When a person from the opposite sex sees someone, they do not immediately discover the inner-self of that person, they visualize judging if the individual is attractive or not; they judge on how skinny the individual is and how pretty their face is. Gibran does not see the outer aspect of beauty and the reality of it. He speaks of the inner repeatedly with no realism incorporated: “A heart enflamed and a soul enchanted” (The Prophet). With all that Gibran has been saying about inner beauty, he now states that beauty is a heart grown huge and a delighted soul.
Realistically, in today’s society a huge heart and a pure soul will not get one far. Johnathon McWebber wrote, “In society, it is not how genuinely big your heart is that people care about, it is how beautiful your face is” (McWebber). McWebber basically explains that society, unfortunately can care less about who one truly is inside, but only on what one looks like outside. In short, idealistically everyone wants to live in a world where the soul is all that counts, unfortunately, society was not developed that way. All of Gibran’s idealistic views on what beauty is, is wished for, but realistically untrue.

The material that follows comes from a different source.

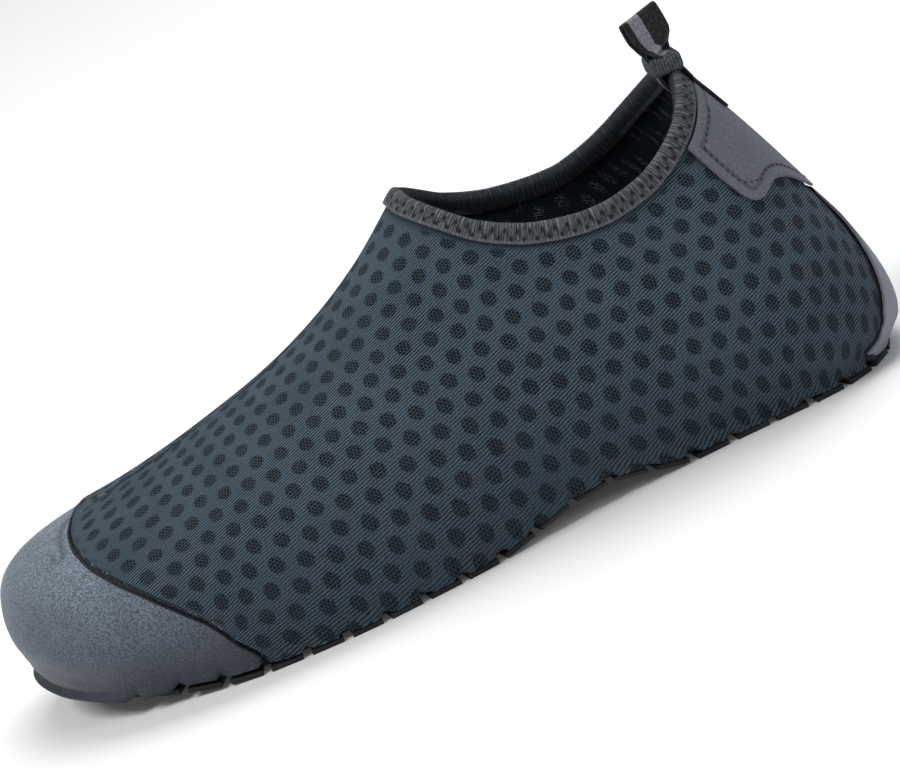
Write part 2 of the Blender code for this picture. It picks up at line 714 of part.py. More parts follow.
def insole():
    """The sock sheet on the upper's turned-under margin, clear of the wall, also where the toe's wall is deeper."""
    deeper = CAP_DROP + CAP_THICKNESS + GAP + CAP_BACKING - WALL
    base = FEATHER_INSET + WALL + INSOLE_CLEARANCE

    def inset(shares):
        return base + deeper * ease((shares - INSOLE_TOE[0]) / (INSOLE_TOE[1] - INSOLE_TOE[0]))

    def low(along):
        return sole_top(along) + WALL + 3 * GAP

    vertices, faces = flat_sheet(inset, low, lambda x: low(x) + INSOLE_THICKNESS)
    return add_piece("insole", vertices, faces, (0.020, 0.024, 0.034), 0.9)


def stand(pieces):
    """Moves the whole shoe so that the middle of its box stands on the world's origin."""
    bpy.context.view_layer.update()
    corners = np.array([vertex.co for piece in pieces for vertex in piece.data.vertices])
    low, high = corners.min(axis=0), corners.max(axis=0)
    shoe = bpy.data.objects.new("shoe", None)
    bpy.context.collection.objects.link(shoe)
    shoe.location = (-(low[0] + high[0]) / 2, -(low[1] + high[1]) / 2, -low[2])
    for piece in pieces:
        piece.parent = shoe


def main():
    for old in list(bpy.data.objects):
        bpy.data.objects.remove(old, do_unlink=True)
    skin = Skin()
    pieces = [upper(skin), toe_cap(skin), heel_patch(skin), heel_strip(skin), collar_binding(skin), pull_loop(skin)]
    stand(pieces + [insole()] + outsole())


main()
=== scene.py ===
import math

import bmesh
import bpy
import numpy as np
from mathutils import Matrix, Vector
from mathutils.bvhtree import BVHTree
from mathutils.kdtree import KDTree


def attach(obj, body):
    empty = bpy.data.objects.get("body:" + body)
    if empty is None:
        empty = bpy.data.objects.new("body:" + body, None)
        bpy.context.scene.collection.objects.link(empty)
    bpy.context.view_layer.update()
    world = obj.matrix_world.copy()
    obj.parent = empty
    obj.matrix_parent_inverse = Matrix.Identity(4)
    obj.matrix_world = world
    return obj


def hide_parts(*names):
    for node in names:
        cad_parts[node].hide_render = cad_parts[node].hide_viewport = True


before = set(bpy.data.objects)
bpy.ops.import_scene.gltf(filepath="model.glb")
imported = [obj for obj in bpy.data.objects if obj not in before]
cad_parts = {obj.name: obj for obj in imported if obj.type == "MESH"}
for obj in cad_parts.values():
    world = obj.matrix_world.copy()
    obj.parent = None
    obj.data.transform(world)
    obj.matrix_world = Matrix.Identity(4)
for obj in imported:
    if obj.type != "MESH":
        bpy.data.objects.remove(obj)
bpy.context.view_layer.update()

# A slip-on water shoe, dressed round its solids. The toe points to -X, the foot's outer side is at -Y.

MM = 0.001

# How the photo was taken: the camera's way round the shoe, its roll, and the point that it is aimed from
CAMERA_TURN = math.radians(-6.263)
CAMERA_RISE = math.radians(16.571)
CAMERA_ROLL = math.radians(22.928)
CAMERA_DISTANCE = 1.363
CAMERA_POINT = (0, 0, 0.05)
CAMERA_LENS = 189.83
CAMERA_SHIFT = (0.035, -0.0188)

# The knit as it was made: the two ways from a dot to its neighbours, the ribs' slant, and the pinholes
DOT_UP = (3.9 * MM, 6.35 * MM)
DOT_DOWN = (4.05 * MM, -6.4 * MM)
DOT_RADIUS = 2.35 * MM
RIB_TURN = math.radians(27.5)
RIB_PITCH = 0.765 * MM
HOLE_PITCH = 1.15 * MM
HOLE_ROW = RIB_PITCH * 1.15
HOLE_RADIUS = 0.41 * MM

# How the knit is pulled over the last: its dots counted along both ways, as a sum of terms.
# Each term is a power of the way along the flat cloth, one of the way up it, and its share of both counts.
PULL_MIDDLE = (0.01, 0.045)
PULL_REACH = (0.1, 0.06)
PULL_TERMS = (
    (0, 0, -2.687, -0.273),
    (0, 1, 4.213, -3.975),
    (0, 2, 0.521, -0.801),
    (0, 3, 0.050, 0.495),
    (0, 4, -0.034, -0.069),
    (1, 0, 13.668, 10.743),
    (1, 1, -3.035, -1.750),
    (1, 2, 0.876, 0.714),
    (1, 3, -0.166, -0.016),
    (2, 0, 1.986, -1.704),
    (2, 1, -1.509, -2.358),
    (2, 2, 0.090, 1.134),
    (3, 0, 0.162, 0.522),
    (3, 1, 0.290, 0.892),
    (4, 0, -0.848, -0.946),
)

# How far the toe seam is pulled to the toe, in mm, at shares of its way from the outer side to the inner
SEAM_PULL = (
    (0, 2.4), (0.07, 1.0), (0.10, -0.6), (0.14, -1.8), (0.19, -0.5), (0.24, 1.2), (0.29, 3.2), (0.34, 4.6),
    (0.40, 4.8), (0.45, 3.7), (0.50, 1.4), (0.54, -1.2), (0.58, -3.8), (0.63, -5.2), (0.72, -5), (1, 0),
)
SEAM_PULL_REACH = 27 * MM
SEAM_SPREAD = 9 * MM
SEAM_ROWS = 12

# The ridge of the vamp, which parts the shoe's two sides: its lowest height, its width and its fade
RIDGE_BASE = 25 * MM
RIDGE_WIDTH = 2.5 * MM
RIDGE_FADE = 60 * MM

# How far the cap's margin rolls out over the rubber at the toe and down it, and how high this reaches
TOE_ROLL_START = -98 * MM
TOE_ROLL_RAMP = 16 * MM
TOE_ROLL_OUT = 3.4 * MM
TOE_ROLL_REACH = 22 * MM
TOE_ROLL_DOWN = 2.2 * MM
TOE_RIM_REACH = 8 * MM

# How near the sole the cloth's margin fills out to it, the widest gap filled, and where the ends turn
MARGIN_REACH = 9 * MM
MARGIN_GAP = 6 * MM
MARGIN_TURN = 90 * MM

# The fold round the loop's foot: its reach over the collar's top, and how far it stands round the ribbon
FOLD_FOOT = 0.5 * MM
FOLD_TOP = 4.5 * MM
FOLD_MARGIN = (0.6 * MM, 0.2 * MM, 1.6 * MM)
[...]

In the 1920s women were nothing more than sex symbols; no one cared, especially not men, how beautiful you were inside. Gibran’s views on inner-beauty are unjustified; he only uses his own views on beauty, not society’s. Classic and modern societies are almost exactly the same when related to what beauty is; they are both shallow. It has become a trend to only seek the outer sex appeal rather than the soft innocent inner beauty. If we research on the Internet what “beauty” is, the truth is then revealed; it takes us inside society.